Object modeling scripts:
———
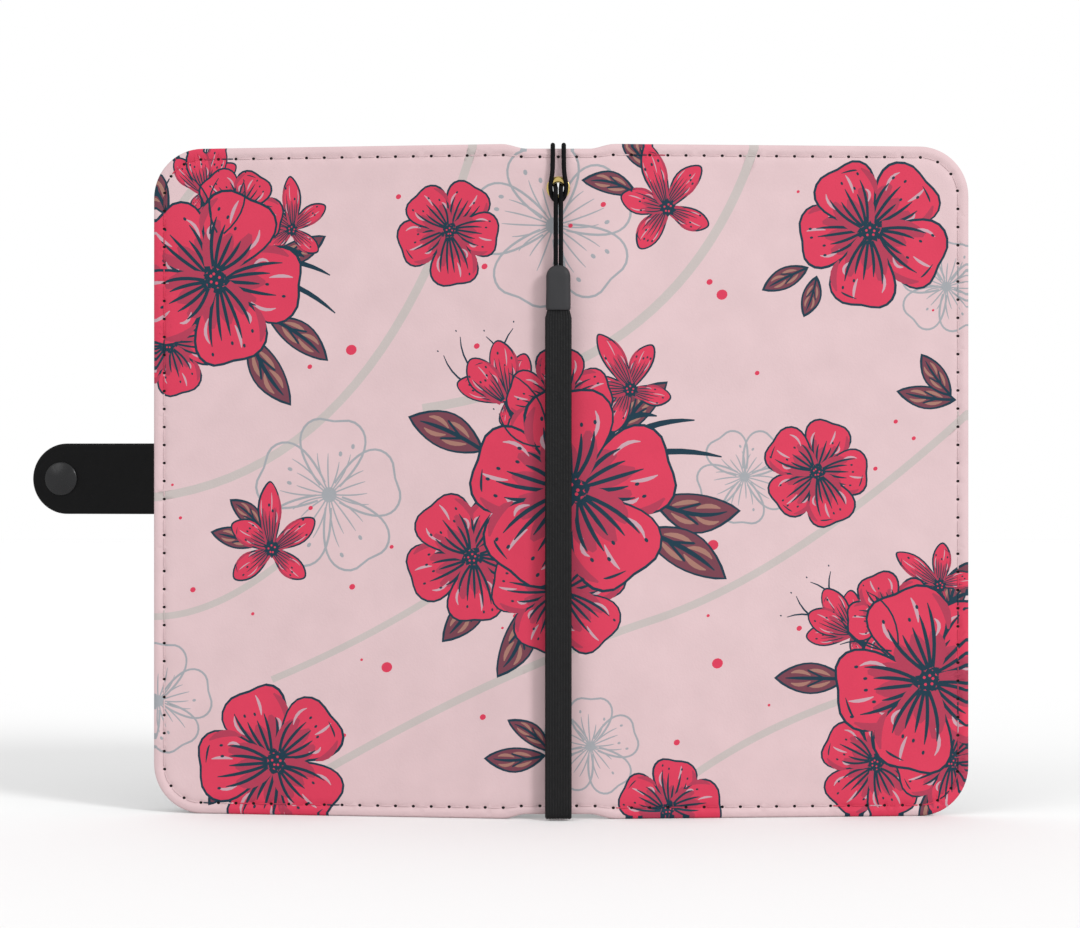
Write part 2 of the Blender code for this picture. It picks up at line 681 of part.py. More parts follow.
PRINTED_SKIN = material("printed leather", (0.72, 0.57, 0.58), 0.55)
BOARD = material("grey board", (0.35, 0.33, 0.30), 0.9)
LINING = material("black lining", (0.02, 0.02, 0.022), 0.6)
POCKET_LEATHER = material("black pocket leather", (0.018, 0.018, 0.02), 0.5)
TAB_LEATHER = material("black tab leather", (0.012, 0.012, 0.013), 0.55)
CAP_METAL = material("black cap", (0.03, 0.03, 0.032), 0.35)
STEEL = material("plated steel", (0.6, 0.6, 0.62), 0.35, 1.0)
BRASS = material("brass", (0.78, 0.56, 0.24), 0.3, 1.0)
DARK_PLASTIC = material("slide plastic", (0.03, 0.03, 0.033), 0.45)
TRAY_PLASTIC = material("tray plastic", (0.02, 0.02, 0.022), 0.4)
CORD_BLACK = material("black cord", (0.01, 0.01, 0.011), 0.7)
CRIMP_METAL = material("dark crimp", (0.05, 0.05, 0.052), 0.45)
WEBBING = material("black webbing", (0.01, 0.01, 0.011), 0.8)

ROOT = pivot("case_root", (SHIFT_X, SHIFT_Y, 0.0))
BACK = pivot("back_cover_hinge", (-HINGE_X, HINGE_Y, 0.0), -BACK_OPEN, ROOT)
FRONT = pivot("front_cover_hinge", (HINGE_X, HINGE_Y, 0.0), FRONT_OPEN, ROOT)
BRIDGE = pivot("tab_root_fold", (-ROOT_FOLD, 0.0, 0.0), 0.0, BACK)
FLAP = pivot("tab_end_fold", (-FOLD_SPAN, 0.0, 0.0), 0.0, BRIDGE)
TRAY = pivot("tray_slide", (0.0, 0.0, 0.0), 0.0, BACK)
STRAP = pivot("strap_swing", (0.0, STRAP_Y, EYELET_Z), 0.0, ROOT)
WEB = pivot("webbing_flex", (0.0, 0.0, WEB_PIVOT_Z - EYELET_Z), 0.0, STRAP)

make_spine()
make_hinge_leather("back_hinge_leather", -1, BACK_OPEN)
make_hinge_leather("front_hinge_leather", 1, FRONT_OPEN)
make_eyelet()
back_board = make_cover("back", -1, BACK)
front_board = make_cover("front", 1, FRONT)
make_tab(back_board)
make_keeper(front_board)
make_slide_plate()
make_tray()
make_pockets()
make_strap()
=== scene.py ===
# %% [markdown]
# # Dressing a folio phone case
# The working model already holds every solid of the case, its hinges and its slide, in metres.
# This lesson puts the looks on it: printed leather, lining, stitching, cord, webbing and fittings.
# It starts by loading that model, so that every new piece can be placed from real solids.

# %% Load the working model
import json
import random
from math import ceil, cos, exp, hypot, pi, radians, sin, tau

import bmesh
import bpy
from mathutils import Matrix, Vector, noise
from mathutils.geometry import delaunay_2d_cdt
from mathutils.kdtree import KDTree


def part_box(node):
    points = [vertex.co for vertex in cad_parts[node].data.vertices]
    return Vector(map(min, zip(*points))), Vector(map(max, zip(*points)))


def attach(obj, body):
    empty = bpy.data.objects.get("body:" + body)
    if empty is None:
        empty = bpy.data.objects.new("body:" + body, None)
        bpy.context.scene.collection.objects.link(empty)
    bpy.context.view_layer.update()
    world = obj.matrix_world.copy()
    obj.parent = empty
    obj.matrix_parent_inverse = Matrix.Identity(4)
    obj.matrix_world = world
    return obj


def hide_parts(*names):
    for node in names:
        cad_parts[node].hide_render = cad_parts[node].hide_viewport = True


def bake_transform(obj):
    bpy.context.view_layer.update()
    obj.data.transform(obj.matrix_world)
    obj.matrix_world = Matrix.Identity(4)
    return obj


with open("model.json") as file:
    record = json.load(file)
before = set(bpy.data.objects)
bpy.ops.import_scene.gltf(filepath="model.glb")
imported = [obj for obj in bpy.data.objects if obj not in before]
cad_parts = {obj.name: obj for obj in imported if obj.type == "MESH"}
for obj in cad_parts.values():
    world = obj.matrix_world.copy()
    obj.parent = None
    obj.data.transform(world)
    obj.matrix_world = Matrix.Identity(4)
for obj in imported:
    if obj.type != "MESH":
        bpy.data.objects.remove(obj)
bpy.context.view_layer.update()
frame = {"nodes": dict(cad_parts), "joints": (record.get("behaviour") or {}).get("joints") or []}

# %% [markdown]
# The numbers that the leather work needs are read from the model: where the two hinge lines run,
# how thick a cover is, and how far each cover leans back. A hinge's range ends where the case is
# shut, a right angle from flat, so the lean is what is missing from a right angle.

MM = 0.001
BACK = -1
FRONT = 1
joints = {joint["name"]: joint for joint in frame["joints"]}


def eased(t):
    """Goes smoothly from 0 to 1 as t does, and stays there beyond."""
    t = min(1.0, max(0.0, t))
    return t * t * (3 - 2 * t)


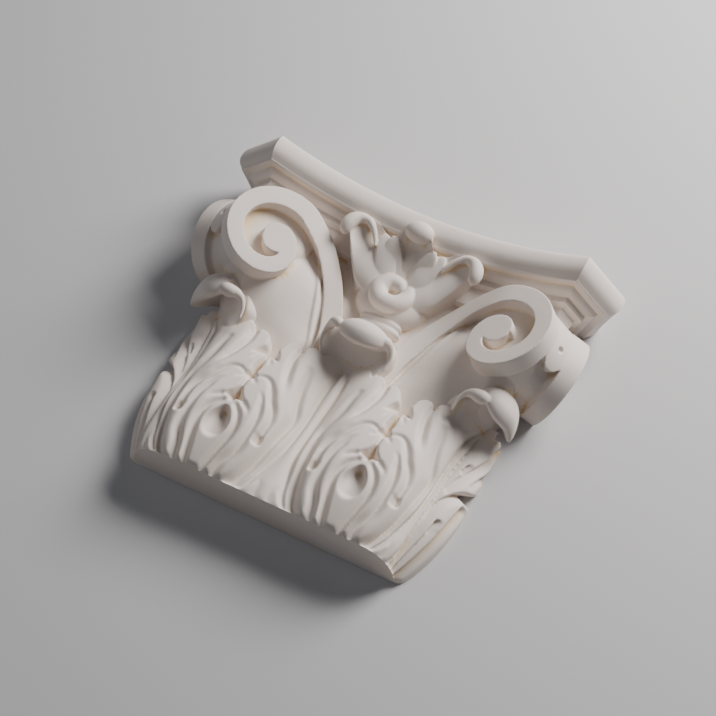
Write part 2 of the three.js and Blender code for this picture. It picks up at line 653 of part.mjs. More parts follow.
———
▶ **Required task**: Each line from the line containing "make_spine()" through the line containing "obj.parent = empty" is to be transcribed exactly, and no other line.

▶ **Response to the exercise**:
make_spine()
make_hinge_leather("back_hinge_leather", -1, BACK_OPEN)
make_hinge_leather("front_hinge_leather", 1, FRONT_OPEN)
make_eyelet()
back_board = make_cover("back", -1, BACK)
front_board = make_cover("front", 1, FRONT)
make_tab(back_board)
make_keeper(front_board)
make_slide_plate()
make_tray()
make_pockets()
make_strap()
=== scene.py ===
# %% [markdown]
# # Dressing a folio phone case
# The working model already holds every solid of the case, its hinges and its slide, in metres.
# This lesson puts the looks on it: printed leather, lining, stitching, cord, webbing and fittings.
# It starts by loading that model, so that every new piece can be placed from real solids.

# %% Load the working model
import json
import random
from math import ceil, cos, exp, hypot, pi, radians, sin, tau

import bmesh
import bpy
from mathutils import Matrix, Vector, noise
from mathutils.geometry import delaunay_2d_cdt
from mathutils.kdtree import KDTree


def part_box(node):
    points = [vertex.co for vertex in cad_parts[node].data.vertices]
    return Vector(map(min, zip(*points))), Vector(map(max, zip(*points)))


def attach(obj, body):
    empty = bpy.data.objects.get("body:" + body)
    if empty is None:
        empty = bpy.data.objects.new("body:" + body, None)
        bpy.context.scene.collection.objects.link(empty)
    bpy.context.view_layer.update()
    world = obj.matrix_world.copy()
    obj.parent = empty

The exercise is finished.